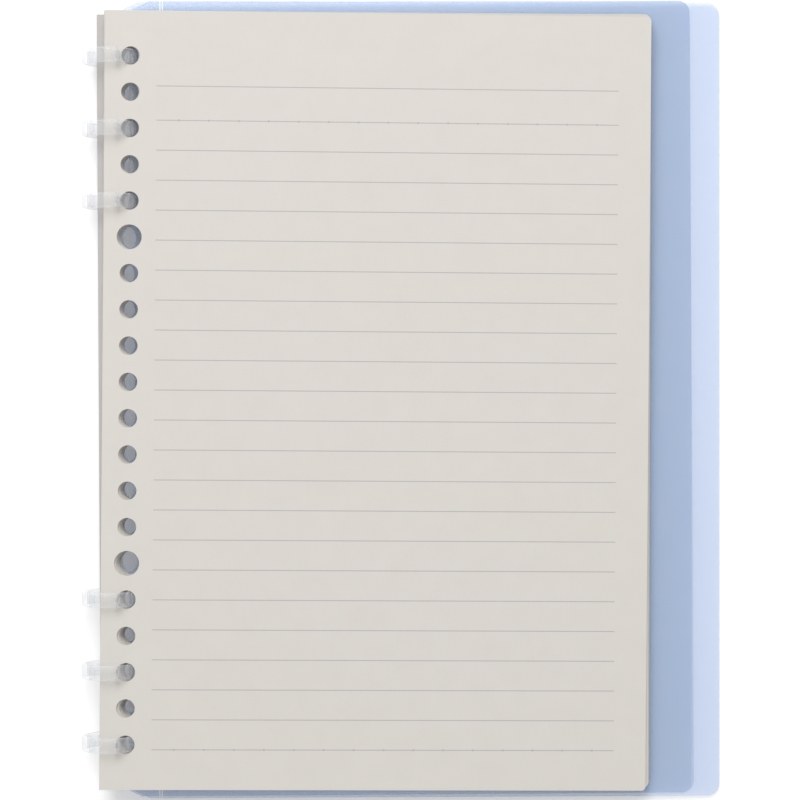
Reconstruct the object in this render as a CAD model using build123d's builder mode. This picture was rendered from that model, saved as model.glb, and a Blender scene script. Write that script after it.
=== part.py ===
from build123d import *
from math import atan2, cos, degrees, radians, sin, sqrt
import os

# A loose-leaf ring binder, folded back on itself: two units of three clear rings carry a pad
# of leaves on top of the back cover, and the front cover lies underneath.
# X runs across the leaves, away from the rings, Y up the page and Z up from the table.

# Hole pattern shared by the leaves and the covers
hole_pitch = 25.4 / 3
hole_count = 20
hole_ease = 0.25
cover_hole_ease = -0.05
wide_hole_radius = 2.9
wide_holes = [5, 14]

# Rings: a flat band bent round a circle, threaded at every other hole
ring_radius = 5.85
band_thickness = 1.3
band_width = 3.5
band_round = 0.6
unit_holes = {"upper": [0, 2, 4], "lower": [15, 17, 19]}
bar_width = 2.6
bar_thickness = 1.5
bar_round = 0.5
bar_overhang = 2.4
bar_drop = 1.45

# Gate of each ring: hinged near the leaves, with a lap joint on the free side
hinge_angle = 65.0
seam_angle = 130.0
seam_gap = 0.5
pintle_radius = 0.3
pintle_clearance = 0.05
barrel_radius = 0.55
barrel_width = 1.4
knuckle_gap = 0.1
swing_gap = 0.2
tongue_reach = 8.0
tongue_thickness = 0.4
tongue_width = 2.2
tongue_round = 0.1
tongue_clearance = 0.1
tongue_side_clearance = 0.2
lap_play = 1.0
cut_overrun = 0.5

# Leaves
paper = 0.1
paper_pitch = 0.115
leaf_width = 128.0
leaf_height = 182.0
leaf_margin = 6.0
leaf_corner = 1.0
top_leaf_height = 3.4
top_leaf_skew = -0.45
pad_height = 2.8
pad_skew = -0.15
pad_lean = 0.22
pack_count = 8
leaves_per_pack = 3

# Backing sheet under the pad, with a broader margin
backing = 0.3
backing_width = 129.3
backing_height = 181.0
backing_margin = 7.9
backing_skew = 0.34
backing_shift = 0.43
backing_gap = 0.1

# Covers
cover = 0.5
cover_height = 188.0
back_cover_width = 141.8
front_cover_width = 137.8
cover_margin = 3.5
crease_reach = 6.4
cover_corner = 3.0
spine_cut_x = 7.0
spine_cut_y = 3.5
back_strip_height = -2.65
back_strip_shift = 0.5
front_strip_height = -4.7
front_strip_shift = -0.3
front_cover_skew = 0.3
resting_gap = 0.3

# Values worked out from the sizes above
ring_outer = ring_radius + band_thickness / 2
ring_inner = ring_radius - band_thickness / 2
ring_z = ring_outer
ear_radius = band_thickness / 2
hole_radius = (band_width + band_thickness) / 2 - hole_ease
cover_hole_radius = (band_width + band_thickness) / 2 - cover_hole_ease
bar_u = ring_radius
back_hole_u = sqrt(ring_radius**2 - back_strip_height**2) + back_strip_shift
front_hole_u = sqrt(ring_radius**2 - front_strip_height**2) + front_strip_shift
overall_width = ring_outer + back_hole_u - cover_margin + back_cover_width
ring_x = ring_outer - overall_width / 2
hole_rows = [((hole_count - 1) / 2 - i) * hole_pitch for i in range(hole_count)]
pintle_bore = pintle_radius + pintle_clearance
ear_span = band_width + 2 * cut_overrun
pocket_inner = ring_inner - tongue_clearance
pocket_thickness = ring_radius - pocket_inner
pocket_width = tongue_width + 2 * tongue_side_clearance

# Slopes of the sheets: each one leaves the rings high and comes to rest on what is under it
front_crease = (ring_x + front_hole_u + crease_reach, ring_z + front_strip_height - cover / 2)
front_reach = front_cover_width - cover_margin - crease_reach
front_slope = degrees(atan2(front_crease[1], front_reach))
back_crease = (ring_x + back_hole_u + crease_reach, ring_z + back_strip_height - cover / 2)
back_reach = back_cover_width - cover_margin - crease_reach
seat_reach = front_crease[0] + front_reach - back_crease[0]
back_slope = degrees(atan2(back_crease[1] - cover - resting_gap, seat_reach))
leaf_hole_u = sqrt(ring_radius**2 - top_leaf_height**2)
backing_u = ring_radius - backing_shift
backing_bottom = pad_height - pack_count * leaves_per_pack * paper_pitch - backing_gap - backing
pad_reach = leaf_width - leaf_margin
pad_edge_x = ring_x + leaf_hole_u + pad_reach
back_top_z = back_crease[1] + cover - (pad_edge_x - back_crease[0]) * sin(radians(back_slope))
pad_drop = ring_z + backing_bottom - back_top_z - resting_gap
pad_slope = degrees(atan2(pad_drop, pad_reach))


def ring_point(angle, radius, y):
    """A point on a ring's plane, from its angle above +X and its distance from the ring's centre."""
    return (ring_x + radius * cos(radians(angle)), y, ring_z + radius * sin(radians(angle)))


def band_section(y, angle, thickness=band_thickness, width=band_width, radius=ring_radius, edge=band_round):
    """The band's rounded section, square to the ring at the given angle."""
    outward = (cos(radians(angle)), 0, sin(radians(angle)))
    along = (-sin(radians(angle)), 0, cos(radians(angle)))
    with BuildSketch(Plane(origin=ring_point(angle, radius, y), x_dir=outward, z_dir=along)) as section:
        RectangleRounded(thickness, width, edge)
    return section.sketch


def ring_axis(y):
    """The ring's own axis, turned so that a positive arc runs from +X up to +Z."""
    return Axis((ring_x, y, ring_z), (0, -1, 0))


def hinge_disc(y, width, radius):
    """A disc on the gate's hinge axis, from its middle in Y, its width and its radius."""
    centre = ring_point(hinge_angle, ring_radius, y - width / 2)
    with BuildSketch(Plane(origin=centre, x_dir=(1, 0, 0), z_dir=(0, 1, 0))) as disc:
        Circle(radius)
    return disc.sketch


def sheet_plane(hole_u, height, slope=0.0, skew=0.0):
    """A sheet's underside: origin on its row of holes, falling away from the rings by slope."""
    origin = (ring_x + hole_u, 0, ring_z + height)
    level = Plane(origin=origin, x_dir=(cos(radians(slope)), 0, -sin(radians(slope))),
                  z_dir=(sin(radians(slope)), 0, cos(radians(slope))))
    return level.rotated((0, 0, skew))


def punched(plane, width, height, margin, corner, radius):
    """A punched sheet's outline, with its row of holes on the plane's Y axis."""
    with BuildSketch(plane) as sheet:
        with Locations((width / 2 - margin, 0)):
            Rectangle(width, height)
        fillet(sheet.vertices().group_by(Axis.X)[-1], corner)
        for i, row in enumerate(hole_rows):
            with Locations((0, row)):
                Circle(wide_hole_radius if i in wide_holes else radius, mode=Mode.SUBTRACT)
    return sheet.sketch


def leaf_plane(height, skew):
    """Where a leaf at this height on the rings lies, a little further out the lower it is."""
    hole_u = leaf_hole_u + (top_leaf_height - height) * pad_lean
    return sheet_plane(hole_u, height, pad_slope, skew)


def leaf_outline(plane):
    """One leaf's outline."""
    return punched(plane, leaf_width, leaf_height, leaf_margin, leaf_corner, hole_radius)


def cover_strip(plane):
    """The cover's punched edge, from its cut corners to the crease."""
    left = -cover_margin
    right = crease_reach
    top = cover_height / 2
    with BuildSketch(plane) as strip:
        with BuildLine():
            Polyline((left + spine_cut_x, top), (right, top), (right, -top), (left + spine_cut_x, -top),
                     (left, spine_cut_y - top), (left, top - spine_cut_y), close=True)
        make_face()
        for i, row in enumerate(hole_rows):
            with Locations((0, row)):
                Circle(wide_hole_radius if i in wide_holes else cover_hole_radius, mode=Mode.SUBTRACT)
    return strip.sketch


def cover_panel(plane, reach):
    """The cover's plain panel, from the crease to its rounded fore edge."""
    with BuildSketch(plane) as panel:
        with Locations((reach / 2, 0)):
            Rectangle(reach, cover_height)
        fillet(panel.vertices().group_by(Axis.X)[-1], cover_corner)
    return panel.sketch


def panel_plane(crease, slope, skew=0.0):
    """A panel's underside: origin at the middle of its crease line."""
    strip = Plane(origin=(crease[0], 0, crease[1]), x_dir=(1, 0, 0), z_dir=(0, 0, 1)).rotated((0, 0, skew))
    return strip.rotated((0, slope, 0))


os.makedirs("parts", exist_ok=True)

# Ring units: a bar, hidden between the pad and the back cover, and three open rings on it
for unit, holes in unit_holes.items():
    rows = [hole_rows[i] for i in holes]
    with BuildPart() as ring_comb:
        bar_plane = Plane.XZ.offset(-min(rows) + bar_overhang)
        with BuildSketch(bar_plane):
            with Locations((ring_x + bar_u, ring_z - bar_drop)):
                RectangleRounded(bar_width, bar_thickness, bar_round)
        extrude(amount=-(max(rows) - min(rows) + 2 * bar_overhang))
        for row in rows:
            revolve(band_section(row, seam_angle), axis=ring_axis(row),
                    revolution_arc=360 - seam_angle + hinge_angle)
            tongue = band_section(row, seam_angle - tongue_reach, tongue_thickness, tongue_width,
                                  ring_radius - tongue_thickness / 2 - tongue_clearance, tongue_round)
            revolve(tongue, axis=ring_axis(row), revolution_arc=tongue_reach + lap_play)
            slot_width = barrel_width + 2 * knuckle_gap
            ear_width = (band_width - slot_width) / 2
            for side in (-1, 1):
                ear_y = row + side * (slot_width + ear_width) / 2
                extrude(hinge_disc(ear_y, ear_width, ear_radius), amount=ear_width)
            extrude(hinge_disc(row, slot_width, ear_radius + knuckle_gap), amount=slot_width,
                    mode=Mode.SUBTRACT)
            extrude(hinge_disc(row, ear_span, pintle_bore), amount=ear_span, mode=Mode.SUBTRACT)
    ring_comb.part.label = f"{unit}_ring_comb"
    export_step(ring_comb.part, f"parts/{unit}_ring_comb.step")

# Gates: the short arc that closes each ring, with its hinge barrel and pintle in one piece
for unit, holes in unit_holes.items():
    for number, hole in enumerate(holes, start=1):
        row = hole_rows[hole]
        with BuildPart() as gate:
            revolve(band_section(row, hinge_angle), axis=ring_axis(row),
                    revolution_arc=seam_angle - seam_gap - hinge_angle)
            pocket = band_section(row, seam_angle - tongue_reach - lap_play, pocket_thickness, pocket_width,
                                  (ring_radius + pocket_inner) / 2, tongue_round)
            revolve(pocket, axis=ring_axis(row), revolution_arc=tongue_reach + 2 * lap_play,
                    mode=Mode.SUBTRACT)
            clear_width = (ear_span - barrel_width) / 2
            for side in (-1, 1):
                clear_y = row + side * (barrel_width + clear_width) / 2
                extrude(hinge_disc(clear_y, clear_width, ear_radius + swing_gap), amount=clear_width,
                        mode=Mode.SUBTRACT)
            extrude(hinge_disc(row, barrel_width, barrel_radius), amount=barrel_width)
            extrude(hinge_disc(row, band_width, pintle_radius), amount=band_width)
        gate.part.label = f"{unit}_gate_{number}"
        export_step(gate.part, f"parts/{unit}_gate_{number}.step")

# Back cover: punched strip and panel in one sheet, with a rounded bead where it bends
with BuildPart() as back_cover:
    strip_plane = sheet_plane(back_hole_u, back_strip_height - cover / 2)
    extrude(cover_strip(strip_plane), amount=cover)
    extrude(cover_panel(panel_plane(back_crease, back_slope), back_reach), amount=cover)
    with BuildSketch(Plane.XZ.offset(-cover_height / 2)):
        with Locations((back_crease[0], back_crease[1] + cover / 2)):
            Circle(cover / 2)
    extrude(amount=cover_height)
back_cover.part.label = "back_cover"
export_step(back_cover.part, "parts/back_cover.step")

# Front cover: the strip rides on the rings, and the panel folds on the crease at its underside
with BuildPart() as front_cover_strip:
    strip_plane = sheet_plane(front_hole_u, front_strip_height - cover / 2, 0, front_cover_skew)
    extrude(cover_strip(strip_plane), amount=cover)
front_cover_strip.part.label = "front_cover_strip"
export_step(front_cover_strip.part, "parts/front_cover_strip.step")

with BuildPart() as front_cover:
    front_plane = panel_plane(front_crease, front_slope, front_cover_skew)
    extrude(cover_panel(front_plane, front_reach), amount=cover)
front_cover.part.label = "front_cover"
export_step(front_cover.part, "parts/front_cover.step")

# Top leaf
with BuildPart() as top_leaf:
    extrude(leaf_outline(leaf_plane(top_leaf_height, top_leaf_skew)), amount=paper)
top_leaf.part.label = "top_leaf"
export_step(top_leaf.part, "parts/top_leaf.step")

# Pad: packs of separate leaves, one under the other
for pack in range(pack_count):
    with BuildPart() as leaf_pack:
        for place in range(leaves_per_pack):
            depth = (pack * leaves_per_pack + place) * paper_pitch
            extrude(leaf_outline(leaf_plane(pad_height - depth, pad_skew)), amount=paper)
    leaf_pack.part.label = f"pad_leaves_{pack + 1}"
    export_step(leaf_pack.part, f"parts/pad_leaves_{pack + 1}.step")

# Backing sheet
with BuildPart() as backing_sheet:
    backing_plane = sheet_plane(backing_u, backing_bottom, pad_slope, backing_skew)
    extrude(punched(backing_plane, backing_width, backing_height, backing_margin, leaf_corner, hole_radius),
            amount=backing)
backing_sheet.part.label = "backing_sheet"
export_step(backing_sheet.part, "parts/backing_sheet.step")
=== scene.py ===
"""Looks of a slim loose-leaf ring binder, folded back on itself, around its fixed CAD frame."""

import logging
import math
from dataclasses import dataclass, field
from enum import Enum
from typing import Any, Union

import bpy
from mathutils import Matrix, Vector


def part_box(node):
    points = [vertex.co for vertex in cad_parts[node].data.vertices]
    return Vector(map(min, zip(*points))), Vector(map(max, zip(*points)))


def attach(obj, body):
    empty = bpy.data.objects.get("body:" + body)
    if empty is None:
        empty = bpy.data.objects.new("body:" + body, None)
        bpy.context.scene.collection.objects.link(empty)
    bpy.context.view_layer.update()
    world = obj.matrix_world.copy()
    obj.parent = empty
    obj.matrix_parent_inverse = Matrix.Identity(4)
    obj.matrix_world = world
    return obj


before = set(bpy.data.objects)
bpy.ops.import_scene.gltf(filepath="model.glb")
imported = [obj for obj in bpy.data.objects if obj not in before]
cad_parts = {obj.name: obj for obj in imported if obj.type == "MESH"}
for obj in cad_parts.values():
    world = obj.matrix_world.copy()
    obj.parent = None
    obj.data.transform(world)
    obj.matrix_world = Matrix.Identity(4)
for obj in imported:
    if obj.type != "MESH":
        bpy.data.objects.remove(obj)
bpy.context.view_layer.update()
MM = 0.001
# Sizes of one leaf, in millimetres
LEAF_WIDTH = 128.0
LEAF_HEIGHT = 182.0
PAPER = 0.1
LOG = logging.getLogger("ring_binder")


class Side(Enum):
    """Which face of a leaf the ink lies on."""

    FRONT = 1
    BACK = -1


class Mark(Enum):
    """What one printed mark is."""

    RULE = "rule"
    DOT = "dot"


def linear(hex_colour: str, alpha: float = 1.0) -> tuple[float, float, float, float]:
    """Turns an sRGB hex value to linear light.

    Args:
        hex_colour: Six hex digits, red first.
        alpha: The fourth number of the result.

    Returns:
        Red, green, blue and alpha.
    """
    parts = [int(hex_colour[i:i + 2], 16) / 255 for i in (0, 2, 4)]
    red, green, blue = (p / 12.92 if p <= 0.04045 else ((p + 0.055) / 1.055) ** 2.4 for p in parts)
    return (red, green, blue, alpha)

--

(STATED EXERCISE):
Only the lines from the line with "# Pad: packs" to the line with "before = set(bpy.data.objects)", inclusive, are to be printed, exactly as they appear.

(SOLVED PROBLEM):
# Pad: packs of separate leaves, one under the other
for pack in range(pack_count):
    with BuildPart() as leaf_pack:
        for place in range(leaves_per_pack):
            depth = (pack * leaves_per_pack + place) * paper_pitch
            extrude(leaf_outline(leaf_plane(pad_height - depth, pad_skew)), amount=paper)
    leaf_pack.part.label = f"pad_leaves_{pack + 1}"
    export_step(leaf_pack.part, f"parts/pad_leaves_{pack + 1}.step")

# Backing sheet
with BuildPart() as backing_sheet:
    backing_plane = sheet_plane(backing_u, backing_bottom, pad_slope, backing_skew)
    extrude(punched(backing_plane, backing_width, backing_height, backing_margin, leaf_corner, hole_radius),
            amount=backing)
backing_sheet.part.label = "backing_sheet"
export_step(backing_sheet.part, "parts/backing_sheet.step")
=== scene.py ===
"""Looks of a slim loose-leaf ring binder, folded back on itself, around its fixed CAD frame."""

import logging
import math
from dataclasses import dataclass, field
from enum import Enum
from typing import Any, Union

import bpy
from mathutils import Matrix, Vector


def part_box(node):
    points = [vertex.co for vertex in cad_parts[node].data.vertices]
    return Vector(map(min, zip(*points))), Vector(map(max, zip(*points)))


def attach(obj, body):
    empty = bpy.data.objects.get("body:" + body)
    if empty is None:
        empty = bpy.data.objects.new("body:" + body, None)
        bpy.context.scene.collection.objects.link(empty)
    bpy.context.view_layer.update()
    world = obj.matrix_world.copy()
    obj.parent = empty
    obj.matrix_parent_inverse = Matrix.Identity(4)
    obj.matrix_world = world
    return obj


before = set(bpy.data.objects)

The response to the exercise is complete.